▶ _Objective_: Determine which lines contain the word "this", then copy those lines.
## START
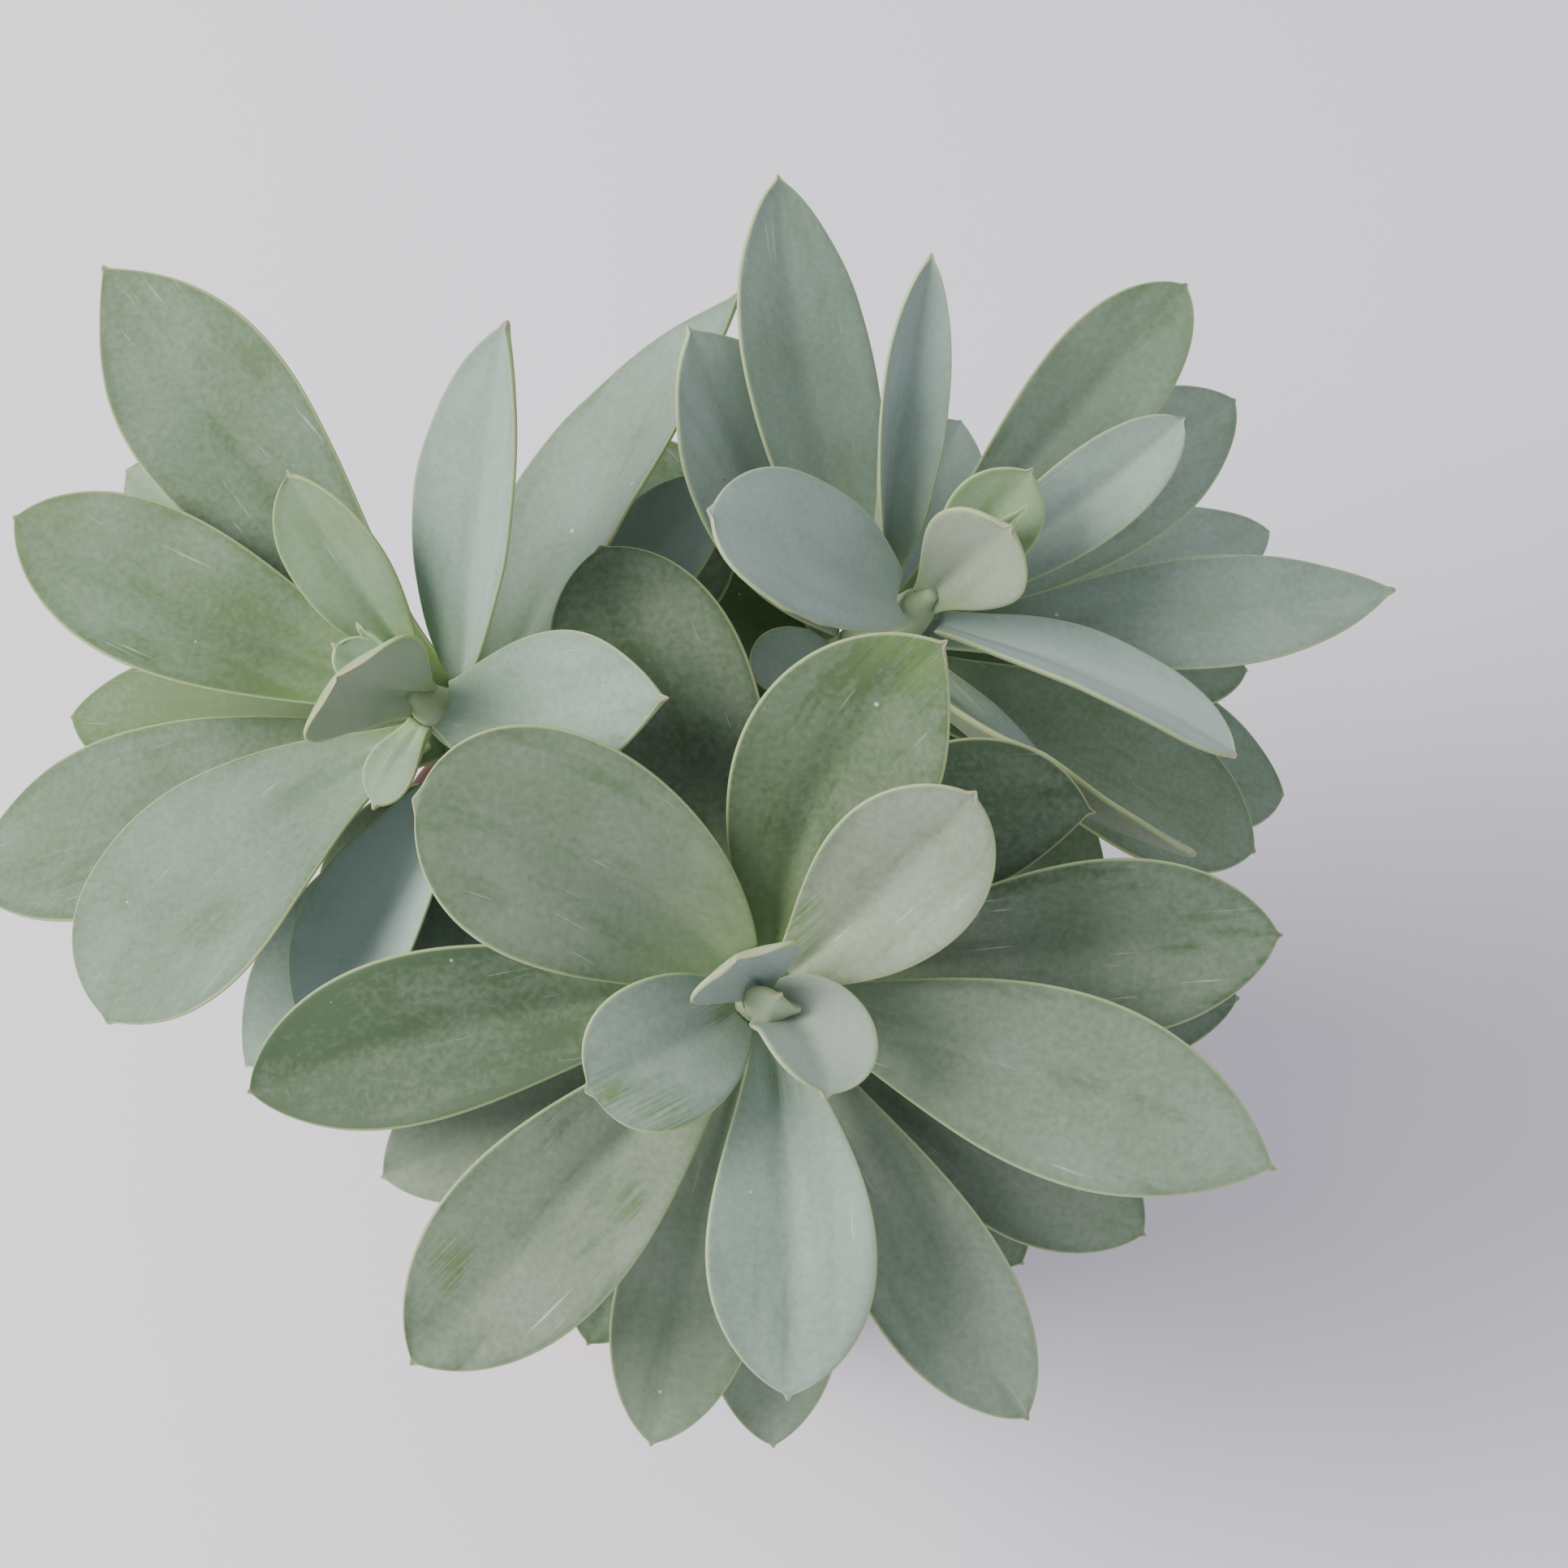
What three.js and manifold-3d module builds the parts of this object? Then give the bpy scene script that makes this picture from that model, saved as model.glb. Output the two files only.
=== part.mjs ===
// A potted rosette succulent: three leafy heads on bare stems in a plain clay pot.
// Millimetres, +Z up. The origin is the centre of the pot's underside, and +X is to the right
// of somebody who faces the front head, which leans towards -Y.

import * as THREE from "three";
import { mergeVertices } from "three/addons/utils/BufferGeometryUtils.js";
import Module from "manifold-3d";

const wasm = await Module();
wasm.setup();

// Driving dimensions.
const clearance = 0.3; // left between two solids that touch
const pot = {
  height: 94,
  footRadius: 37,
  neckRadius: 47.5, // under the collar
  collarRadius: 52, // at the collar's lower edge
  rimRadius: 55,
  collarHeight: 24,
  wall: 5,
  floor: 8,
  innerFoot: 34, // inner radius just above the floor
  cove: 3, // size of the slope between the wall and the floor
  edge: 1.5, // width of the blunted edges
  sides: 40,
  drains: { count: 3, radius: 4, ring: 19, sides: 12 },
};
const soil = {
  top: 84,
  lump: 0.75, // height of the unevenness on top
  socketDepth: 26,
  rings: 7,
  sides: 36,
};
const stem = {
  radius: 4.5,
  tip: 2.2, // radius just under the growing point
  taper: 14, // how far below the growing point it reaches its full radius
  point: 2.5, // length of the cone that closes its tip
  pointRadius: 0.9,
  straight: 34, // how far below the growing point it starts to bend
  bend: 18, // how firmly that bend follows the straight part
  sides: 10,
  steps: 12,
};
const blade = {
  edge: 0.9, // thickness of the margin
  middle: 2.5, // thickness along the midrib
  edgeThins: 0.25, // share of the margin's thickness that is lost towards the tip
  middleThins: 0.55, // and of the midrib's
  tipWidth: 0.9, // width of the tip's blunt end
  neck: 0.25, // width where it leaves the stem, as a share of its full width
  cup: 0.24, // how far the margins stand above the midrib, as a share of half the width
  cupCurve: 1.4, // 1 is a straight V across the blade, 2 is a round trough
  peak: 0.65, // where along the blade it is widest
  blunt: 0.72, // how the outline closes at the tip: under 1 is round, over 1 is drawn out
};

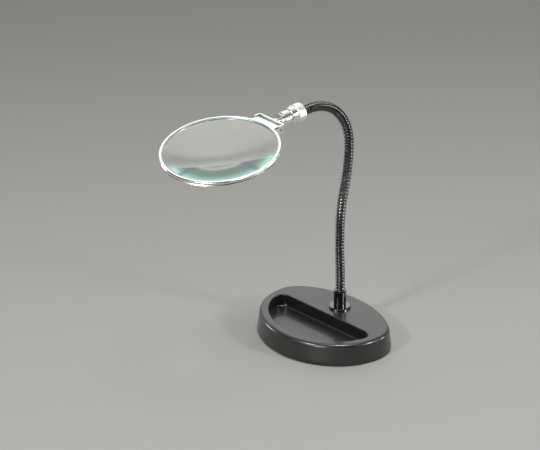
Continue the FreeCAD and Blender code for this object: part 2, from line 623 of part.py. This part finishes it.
## END
▶ _Answer to the task_:
What three.js and manifold-3d module builds the parts of this object? Then give the bpy scene script that makes this picture from that model, saved as model.glb. Output the two files only.
Continue the FreeCAD and Blender code for this object: part 2, from line 623 of part.py. This part finishes it.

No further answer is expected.